A primary residence offers low liquidity, while REITs, ETFs, and stocks generally provide high liquidity, making it harder for homeowners to quickly access tied-up capital.
How does diversification differ between a primary residence and REITs or ETFs?
A primary residence offers no diversification since it’s tied to one location, while REITs and ETFs spread exposure across properties, sectors, or markets for broader risk distribution.
How can being “house rich, cash poor” limit financial flexibility?
Concentrating wealth in a single home can leave owners vulnerable to local market downturns, rising costs, or liquidity needs, limiting options compared to more diversified portfolios.
What emotional pressures can homeownership create during downturns?
Homeownership can make individuals feel stuck, reluctant to pursue opportunities elsewhere, and burdened by ongoing maintenance costs, especially in weak housing or job markets.
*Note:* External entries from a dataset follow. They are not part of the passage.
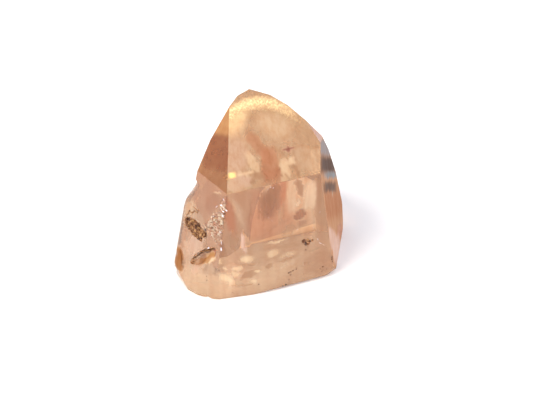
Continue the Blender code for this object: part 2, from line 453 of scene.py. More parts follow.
# %% How a stain or painted light is laid on
LEAF, BLOB, SLAB = 1.4, 2.2, 6.0      # how square a stain's outline is
SOFT = 0.22                           # how soft its edge is, as a share of its size
STAINED_LIKENESS = 0.88               # how alike a corner and the stained face are


def stain_and_light(kind, face, place, size, turn, strength, square=BLOB, soft=SOFT, near=0.0):
    """Blend a kind's tone and veil into a shape on one face, or on all that is near it.

    The place is across and up the face, the size is half the length and half the width,
    and the turn is in the face, in degrees."""
    azimuth, tilt, corner = FACES[face]
    turned = facing(azimuth, tilt) @ Matrix.Rotation(math.radians(turn), 4, "Z")
    middle = numpy.array(on_face(face, *place) / MM)
    along, across = ((points - middle) @ numpy.array(turned.col[side].xyz) / size[side]
                     for side in (0, 1))
    reach = (numpy.abs(along) ** square + numpy.abs(across) ** square) ** (1 / square)
    mask = numpy.clip((1 + soft - reach) / (2 * soft), 0, 1)
    depth = (points - middle) @ numpy.array(turned.col[2].xyz)
    reached = numpy.abs(depth) < near if near else likeness[face] > STAINED_LIKENESS
    mask = strength * mask * mask * (3 - 2 * mask) * reached
    tones[:] += mask[:, None] * (numpy.array(linear(kind[0])) - tones)
    veils[:] += mask * (kind[1] - veils)


def say_veiled(where):
    print("veiled share of the skin after the %s: %.3f" % (where, veils.mean()))


say_veiled("bare tones")

# %% [markdown]
# The big tip face is a window. An apricot flame stands in the middle of it, with painted
# light on either side, and small dark cracks cross it on the right, with painted shade and
# painted highlights about them. Its lower left corner has a painted pink sheen and a
# painted flash of gold. The left tip face is browner, and the right one has a pink veil
# of painted lavender sheen. Broad shades come first and the small marks that lie on them
# come last, as in any painting.

# %% Stains and painted light seen through the tip faces
stain_and_light(PINK_SHEEN, "tip", (3.0, 6.4), (2.4, 3.4), -12, 0.35, BLOB, 0.5)
stain_and_light(TAN, "tip", (16.3, 8.2), (3.0, 1.5), -36, 0.2, SLAB, 0.5)
stain_and_light(CREAM, "tip", (16.4, 3.1), (3.0, 2.0), -15, 0.5, SLAB, 0.15)
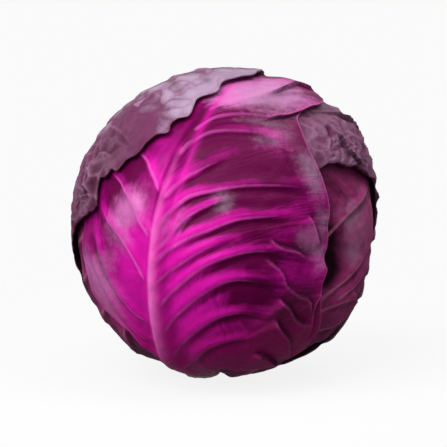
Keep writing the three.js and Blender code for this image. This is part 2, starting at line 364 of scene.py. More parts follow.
def paired_veins(first, last, count, reach):
    """Side veins in pairs, which leave the midrib upwards and bend over towards the margins."""
    veins = []
    for number in range(count):
        start = first + (last - first) * number / (count - 1)
        for side in (-1, 1):
            wander = 3 * math.sin(number * 2.3 + side)
            veins.append([
                (start + side * 2, side * 1.5), (start + 9, side * 0.28 * reach + wander / 2),
                (start + 19 + wander, side * 0.6 * reach), (start + 25 + wander, side * reach),
            ])
    return veins


def hidden_leaf(name, azimuth, roll, tip, half_width, rib_width, rib_end, veins):
    """A plain oval leaf that is mostly under the others."""
    right = [(BLADE_BASE + (tip - BLADE_BASE) * share, half_width * width) for share, width in OVAL]
    right.append((BLADE_BASE + 0.5, 7))
    return {
        "name": name, "slot": "purple_leaf", "azimuth": azimuth, "roll": roll, "tip": (tip, 0),
        "right": right,
        "left": [(along, -across) for along, across in reversed(right)],
        "midrib": {"width": rib_width, "height": 4, "end": rib_end},
        "veins": veins,
    }


CROWN_LEAF = {
    "name": "crown_leaf", "slot": "grey_leaf", "azimuth": -135, "tip": (185.5, -8), "ripple": 0.4,
    "lift": 1.0, "swelling": 0.5,
    "right": [
        (191.5, 0), (194.5, 6), (194, 12.5), (193, 19.5), (197, 25), (194, 30.5), (196, 34.5), (199, 39.5),
        (195, 42.5), (195, 45.5), (199, 49), (193, 52.5), (190.5, 55.5), (190, 60), (181, 64.5),
        (175.5, 68.5), (165, 68), (159, 70.5), (146, 71), (133, 78.5), (117.5, 78), (99.5, 75), (84, 67),
        (70, 57), (59, 47), (46, 36), (30, 24), (13, 7),
    ],
    "left": [(13, -7), (34, -38), (66, -60), (104, -67), (140, -60), (162, -42), (173, -24)],
    "midrib": {"width": 8, "height": 4.5, "end": 165},
    "veins": [
        *paired_veins(24, 138, 9, 62),
        [(156.5, 26.5), (170, 33.5), (183, 38.5), (195, 43)],
        [(145.5, 44.5), (161.5, 52), (177.5, 58), (187.5, 59)],
        [(156, 12), (170, 20.5), (183.5, 29), (194.5, 33.5)],
        [(166.5, 8.5), (178.5, 12.5), (188, 18.5), (194, 21.5)],
        [(122, 48), (138, 54.5), (156, 63)],
    ],
    "folds": [
        {"height": 1.6, "reach": 7, "line": [
            (114, 71), (124, 64.5), (138.5, 59), (152, 59.5), (164.5, 63.5),
        ]},
        {"height": 1.3, "reach": 6, "line": [(85, 59), (99, 63.5), (113, 67), (131.5, 74)]},
    ],
    "crumples": [(-66, 14, 14, 2.0, 8.5)],
    "spots": {
        "wine": [(-57, 30, 12, 0.8), (-60, 20, 10, 0.8), (-42, 36, 7, 0.3)],
        "deep": [(-58, 27, 9, 0.5), (-60, 24, 7, 0.35), (-61, 10, 10, 0.6), (-65, -3, 10, 0.5)],
        "lilac": [
            (-37, 61, 12, 0.35), (-17, 71, 12, 0.5), (-54, 49, 9, 0.2), (10, 76, 9, 0.6), (-24, 54, 5, 0.5),
        ],
    },
}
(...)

How did a hypothetical couple’s homeownership costs escalate within 18 months?
After purchasing, the couple faced a failed water heater, higher reassessed property taxes, and nearly doubled insurance premiums, turning their dream home into an unexpected financial strain.
What are examples of routine costs homeowners often overlook?
Common overlooked expenses include winterizing sprinklers, snow removal, lawn care, gutter cleaning, and HVAC tune-ups, which can add hundreds or thousands annually.
How might flood or wildfire risks impact insurance costs for homeowners?
Basic insurance often excludes flood or wildfire damage, requiring specialized coverage that can significantly increase premiums while still leaving gaps due to policy exclusions.
What comparison was made between Sarah and Mike after 10 years?
Sarah, who bought a home with 10% down, built equity but faced ongoing taxes and maintenance, while Mike, who rented and invested the down payment, gained portfolio growth and liquidity.
How can real estate ownership affect tax efficiency compared to financial assets?
Primary residences generally have low tax efficiency compared to bonds or ETFs, which may offer higher efficiency through interest deductions, tax-loss harvesting, or qualified dividends.